MATERIAL PROVIDED:
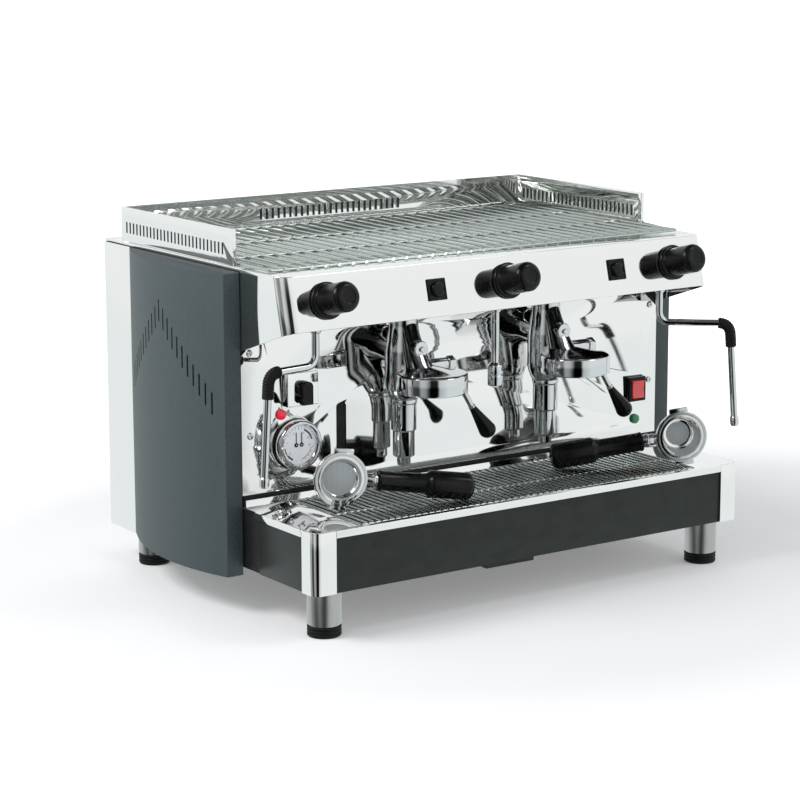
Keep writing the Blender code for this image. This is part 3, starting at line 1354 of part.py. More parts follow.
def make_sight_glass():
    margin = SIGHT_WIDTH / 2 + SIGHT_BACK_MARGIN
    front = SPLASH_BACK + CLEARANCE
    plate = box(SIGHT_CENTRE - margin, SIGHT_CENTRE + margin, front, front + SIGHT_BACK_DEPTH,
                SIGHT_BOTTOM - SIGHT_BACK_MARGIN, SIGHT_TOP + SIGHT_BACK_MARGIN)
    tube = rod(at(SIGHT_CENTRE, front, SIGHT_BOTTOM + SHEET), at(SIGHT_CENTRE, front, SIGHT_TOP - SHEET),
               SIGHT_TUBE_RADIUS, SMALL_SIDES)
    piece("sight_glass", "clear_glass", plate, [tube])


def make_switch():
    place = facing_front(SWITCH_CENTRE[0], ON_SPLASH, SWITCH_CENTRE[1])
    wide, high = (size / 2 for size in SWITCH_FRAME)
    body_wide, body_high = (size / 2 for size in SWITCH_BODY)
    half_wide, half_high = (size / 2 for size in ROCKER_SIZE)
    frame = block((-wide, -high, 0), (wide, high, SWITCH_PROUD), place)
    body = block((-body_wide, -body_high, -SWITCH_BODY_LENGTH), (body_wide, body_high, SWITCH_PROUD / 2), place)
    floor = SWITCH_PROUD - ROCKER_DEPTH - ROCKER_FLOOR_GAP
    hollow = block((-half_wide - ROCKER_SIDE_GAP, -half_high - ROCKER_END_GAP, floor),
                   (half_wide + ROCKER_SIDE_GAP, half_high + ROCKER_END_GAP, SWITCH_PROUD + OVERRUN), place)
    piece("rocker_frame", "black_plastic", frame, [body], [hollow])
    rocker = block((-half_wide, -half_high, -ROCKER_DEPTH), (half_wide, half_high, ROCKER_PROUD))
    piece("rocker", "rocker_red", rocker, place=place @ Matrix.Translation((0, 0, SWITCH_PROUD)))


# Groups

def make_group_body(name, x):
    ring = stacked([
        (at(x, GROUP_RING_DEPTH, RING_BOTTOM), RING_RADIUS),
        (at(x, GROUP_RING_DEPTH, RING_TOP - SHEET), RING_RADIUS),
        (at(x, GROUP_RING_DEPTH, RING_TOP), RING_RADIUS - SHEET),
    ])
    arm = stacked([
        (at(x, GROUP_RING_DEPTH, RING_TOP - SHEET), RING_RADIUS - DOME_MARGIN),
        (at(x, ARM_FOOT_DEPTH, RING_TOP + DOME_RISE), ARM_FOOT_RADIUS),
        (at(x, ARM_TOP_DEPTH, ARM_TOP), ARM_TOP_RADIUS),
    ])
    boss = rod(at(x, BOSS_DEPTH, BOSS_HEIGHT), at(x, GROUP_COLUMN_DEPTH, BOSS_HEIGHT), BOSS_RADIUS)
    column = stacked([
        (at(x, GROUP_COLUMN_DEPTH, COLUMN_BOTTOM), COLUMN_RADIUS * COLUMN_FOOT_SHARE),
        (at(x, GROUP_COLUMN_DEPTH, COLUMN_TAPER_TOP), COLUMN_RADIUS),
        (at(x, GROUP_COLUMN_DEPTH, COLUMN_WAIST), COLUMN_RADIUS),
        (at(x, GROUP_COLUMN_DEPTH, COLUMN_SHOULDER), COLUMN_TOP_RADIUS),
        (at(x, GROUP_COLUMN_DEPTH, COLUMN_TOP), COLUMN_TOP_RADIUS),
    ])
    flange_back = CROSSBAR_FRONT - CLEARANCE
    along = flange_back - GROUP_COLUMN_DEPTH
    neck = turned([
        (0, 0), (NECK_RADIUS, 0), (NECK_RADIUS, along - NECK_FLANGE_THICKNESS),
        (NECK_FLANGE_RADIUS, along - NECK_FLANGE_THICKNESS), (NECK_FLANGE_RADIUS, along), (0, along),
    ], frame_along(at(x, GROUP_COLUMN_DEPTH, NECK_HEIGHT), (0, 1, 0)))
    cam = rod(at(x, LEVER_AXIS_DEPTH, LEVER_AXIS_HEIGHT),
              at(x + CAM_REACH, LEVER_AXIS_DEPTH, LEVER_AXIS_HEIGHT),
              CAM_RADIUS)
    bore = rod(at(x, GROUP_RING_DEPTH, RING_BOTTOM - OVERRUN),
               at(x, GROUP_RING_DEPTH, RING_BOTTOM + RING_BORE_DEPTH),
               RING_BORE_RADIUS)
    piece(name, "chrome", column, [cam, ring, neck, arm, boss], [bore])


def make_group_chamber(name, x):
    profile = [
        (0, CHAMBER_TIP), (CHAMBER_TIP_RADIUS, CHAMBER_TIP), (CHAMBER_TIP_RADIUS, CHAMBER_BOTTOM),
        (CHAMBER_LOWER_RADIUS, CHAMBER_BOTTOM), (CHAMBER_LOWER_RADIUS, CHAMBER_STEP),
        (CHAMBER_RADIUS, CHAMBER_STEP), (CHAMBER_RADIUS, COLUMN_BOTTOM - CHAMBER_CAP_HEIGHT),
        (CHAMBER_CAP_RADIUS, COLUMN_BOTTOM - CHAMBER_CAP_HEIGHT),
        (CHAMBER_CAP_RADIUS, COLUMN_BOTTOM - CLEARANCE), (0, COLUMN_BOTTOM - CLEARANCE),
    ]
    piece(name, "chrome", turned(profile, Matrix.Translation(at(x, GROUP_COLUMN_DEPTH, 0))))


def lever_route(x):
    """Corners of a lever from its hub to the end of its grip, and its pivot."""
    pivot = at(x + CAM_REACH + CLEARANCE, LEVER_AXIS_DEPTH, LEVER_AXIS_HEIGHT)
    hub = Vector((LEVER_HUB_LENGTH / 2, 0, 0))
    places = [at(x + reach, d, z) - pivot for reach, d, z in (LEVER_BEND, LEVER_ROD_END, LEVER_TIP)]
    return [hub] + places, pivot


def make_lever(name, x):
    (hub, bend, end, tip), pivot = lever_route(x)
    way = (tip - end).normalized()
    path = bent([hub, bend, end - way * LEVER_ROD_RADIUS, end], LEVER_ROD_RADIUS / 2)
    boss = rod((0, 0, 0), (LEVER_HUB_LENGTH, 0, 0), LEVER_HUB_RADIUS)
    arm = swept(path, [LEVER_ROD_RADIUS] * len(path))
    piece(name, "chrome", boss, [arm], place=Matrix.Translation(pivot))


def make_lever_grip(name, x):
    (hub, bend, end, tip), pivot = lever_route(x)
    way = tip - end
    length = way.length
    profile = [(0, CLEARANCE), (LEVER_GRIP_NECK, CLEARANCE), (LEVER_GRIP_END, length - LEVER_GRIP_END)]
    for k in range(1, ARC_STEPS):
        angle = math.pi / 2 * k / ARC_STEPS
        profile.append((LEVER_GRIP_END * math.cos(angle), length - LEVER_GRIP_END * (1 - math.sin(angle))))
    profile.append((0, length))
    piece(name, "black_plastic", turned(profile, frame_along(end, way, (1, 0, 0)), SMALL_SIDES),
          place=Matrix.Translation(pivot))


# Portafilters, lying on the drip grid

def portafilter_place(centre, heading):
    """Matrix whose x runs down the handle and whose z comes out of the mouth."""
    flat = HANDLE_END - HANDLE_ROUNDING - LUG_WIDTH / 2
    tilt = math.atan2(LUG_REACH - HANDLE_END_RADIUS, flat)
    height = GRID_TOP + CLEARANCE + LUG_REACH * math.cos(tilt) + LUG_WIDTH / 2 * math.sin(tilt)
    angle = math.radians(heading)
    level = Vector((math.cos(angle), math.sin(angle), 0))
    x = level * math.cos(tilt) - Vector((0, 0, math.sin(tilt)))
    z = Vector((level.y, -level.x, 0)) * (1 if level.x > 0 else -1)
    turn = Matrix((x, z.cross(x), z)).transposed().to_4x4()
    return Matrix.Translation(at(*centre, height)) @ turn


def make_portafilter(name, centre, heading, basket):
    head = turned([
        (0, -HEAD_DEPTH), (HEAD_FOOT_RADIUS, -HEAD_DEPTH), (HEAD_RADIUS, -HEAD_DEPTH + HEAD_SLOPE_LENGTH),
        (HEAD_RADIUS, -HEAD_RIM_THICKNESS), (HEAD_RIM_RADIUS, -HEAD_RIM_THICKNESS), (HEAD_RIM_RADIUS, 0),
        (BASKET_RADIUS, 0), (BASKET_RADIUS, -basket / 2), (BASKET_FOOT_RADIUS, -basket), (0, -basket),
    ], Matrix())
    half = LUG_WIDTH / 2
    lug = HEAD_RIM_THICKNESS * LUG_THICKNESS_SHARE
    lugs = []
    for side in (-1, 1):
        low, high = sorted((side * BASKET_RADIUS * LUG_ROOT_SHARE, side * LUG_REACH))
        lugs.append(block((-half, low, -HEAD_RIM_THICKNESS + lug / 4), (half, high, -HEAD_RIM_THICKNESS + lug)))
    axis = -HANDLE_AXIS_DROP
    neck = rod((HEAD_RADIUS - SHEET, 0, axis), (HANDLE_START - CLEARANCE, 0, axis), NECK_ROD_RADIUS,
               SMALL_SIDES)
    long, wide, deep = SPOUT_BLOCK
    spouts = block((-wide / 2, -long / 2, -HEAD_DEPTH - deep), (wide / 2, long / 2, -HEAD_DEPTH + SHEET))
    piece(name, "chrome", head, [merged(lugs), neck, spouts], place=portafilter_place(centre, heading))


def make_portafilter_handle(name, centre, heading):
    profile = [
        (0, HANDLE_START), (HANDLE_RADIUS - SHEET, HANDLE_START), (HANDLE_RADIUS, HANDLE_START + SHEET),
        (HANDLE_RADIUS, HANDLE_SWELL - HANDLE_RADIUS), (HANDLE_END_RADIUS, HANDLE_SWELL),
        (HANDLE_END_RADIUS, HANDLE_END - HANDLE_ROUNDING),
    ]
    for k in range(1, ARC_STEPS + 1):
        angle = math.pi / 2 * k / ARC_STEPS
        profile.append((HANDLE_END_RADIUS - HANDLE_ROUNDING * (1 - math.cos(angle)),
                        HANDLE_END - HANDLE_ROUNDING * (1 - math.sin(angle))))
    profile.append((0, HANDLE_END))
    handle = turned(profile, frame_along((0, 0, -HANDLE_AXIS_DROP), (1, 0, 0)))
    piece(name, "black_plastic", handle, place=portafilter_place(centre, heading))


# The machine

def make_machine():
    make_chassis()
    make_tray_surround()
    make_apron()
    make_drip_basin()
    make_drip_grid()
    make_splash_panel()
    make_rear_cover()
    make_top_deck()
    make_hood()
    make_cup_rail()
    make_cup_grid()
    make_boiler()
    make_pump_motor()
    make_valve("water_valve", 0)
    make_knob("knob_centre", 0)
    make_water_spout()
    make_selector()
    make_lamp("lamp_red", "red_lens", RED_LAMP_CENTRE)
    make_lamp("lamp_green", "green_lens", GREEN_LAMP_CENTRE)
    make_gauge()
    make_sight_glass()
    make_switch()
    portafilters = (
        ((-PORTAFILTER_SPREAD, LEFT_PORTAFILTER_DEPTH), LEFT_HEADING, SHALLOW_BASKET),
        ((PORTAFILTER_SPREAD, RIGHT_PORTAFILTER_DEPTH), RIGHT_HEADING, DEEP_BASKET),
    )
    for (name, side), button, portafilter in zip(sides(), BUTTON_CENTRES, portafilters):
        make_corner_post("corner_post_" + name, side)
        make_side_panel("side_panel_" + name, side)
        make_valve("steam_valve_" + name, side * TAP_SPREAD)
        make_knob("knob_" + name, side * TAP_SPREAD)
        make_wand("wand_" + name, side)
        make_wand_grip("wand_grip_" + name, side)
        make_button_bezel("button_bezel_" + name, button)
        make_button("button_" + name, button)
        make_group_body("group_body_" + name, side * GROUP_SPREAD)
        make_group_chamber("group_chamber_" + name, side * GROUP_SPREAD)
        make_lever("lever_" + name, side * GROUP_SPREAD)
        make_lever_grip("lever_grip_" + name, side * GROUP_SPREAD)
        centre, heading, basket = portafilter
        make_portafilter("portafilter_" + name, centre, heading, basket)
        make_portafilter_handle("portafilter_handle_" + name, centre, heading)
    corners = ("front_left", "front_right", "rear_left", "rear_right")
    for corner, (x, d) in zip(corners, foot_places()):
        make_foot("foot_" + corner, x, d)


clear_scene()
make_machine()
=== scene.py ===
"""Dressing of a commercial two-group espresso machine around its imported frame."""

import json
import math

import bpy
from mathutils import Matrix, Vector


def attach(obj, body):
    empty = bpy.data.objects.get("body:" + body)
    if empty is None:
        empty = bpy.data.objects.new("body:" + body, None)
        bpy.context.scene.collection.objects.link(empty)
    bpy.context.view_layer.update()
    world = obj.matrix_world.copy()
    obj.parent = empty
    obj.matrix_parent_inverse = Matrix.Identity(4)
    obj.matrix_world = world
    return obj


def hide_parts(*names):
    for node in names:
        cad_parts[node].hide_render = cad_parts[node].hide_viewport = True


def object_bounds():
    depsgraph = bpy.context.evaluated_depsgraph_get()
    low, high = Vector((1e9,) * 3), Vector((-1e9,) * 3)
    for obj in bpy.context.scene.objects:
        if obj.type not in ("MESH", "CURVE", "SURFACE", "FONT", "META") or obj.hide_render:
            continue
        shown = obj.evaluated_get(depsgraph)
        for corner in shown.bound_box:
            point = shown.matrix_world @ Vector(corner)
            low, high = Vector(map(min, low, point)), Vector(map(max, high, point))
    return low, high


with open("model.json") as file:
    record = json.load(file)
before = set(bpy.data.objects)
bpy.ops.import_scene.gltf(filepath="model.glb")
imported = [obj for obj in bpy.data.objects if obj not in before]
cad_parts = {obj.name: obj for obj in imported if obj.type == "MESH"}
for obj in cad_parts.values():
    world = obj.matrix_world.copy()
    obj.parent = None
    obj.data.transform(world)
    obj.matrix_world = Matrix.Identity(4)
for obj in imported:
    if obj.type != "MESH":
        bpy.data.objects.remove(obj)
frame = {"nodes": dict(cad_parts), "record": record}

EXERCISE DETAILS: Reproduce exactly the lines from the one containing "centre, heading, basket = portafilter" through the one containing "bpy.context.scene.collection.objects.link(empty)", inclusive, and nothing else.

TASK ANSWER:
        centre, heading, basket = portafilter
        make_portafilter("portafilter_" + name, centre, heading, basket)
        make_portafilter_handle("portafilter_handle_" + name, centre, heading)
    corners = ("front_left", "front_right", "rear_left", "rear_right")
    for corner, (x, d) in zip(corners, foot_places()):
        make_foot("foot_" + corner, x, d)


clear_scene()
make_machine()
=== scene.py ===
"""Dressing of a commercial two-group espresso machine around its imported frame."""

import json
import math

import bpy
from mathutils import Matrix, Vector


def attach(obj, body):
    empty = bpy.data.objects.get("body:" + body)
    if empty is None:
        empty = bpy.data.objects.new("body:" + body, None)
        bpy.context.scene.collection.objects.link(empty)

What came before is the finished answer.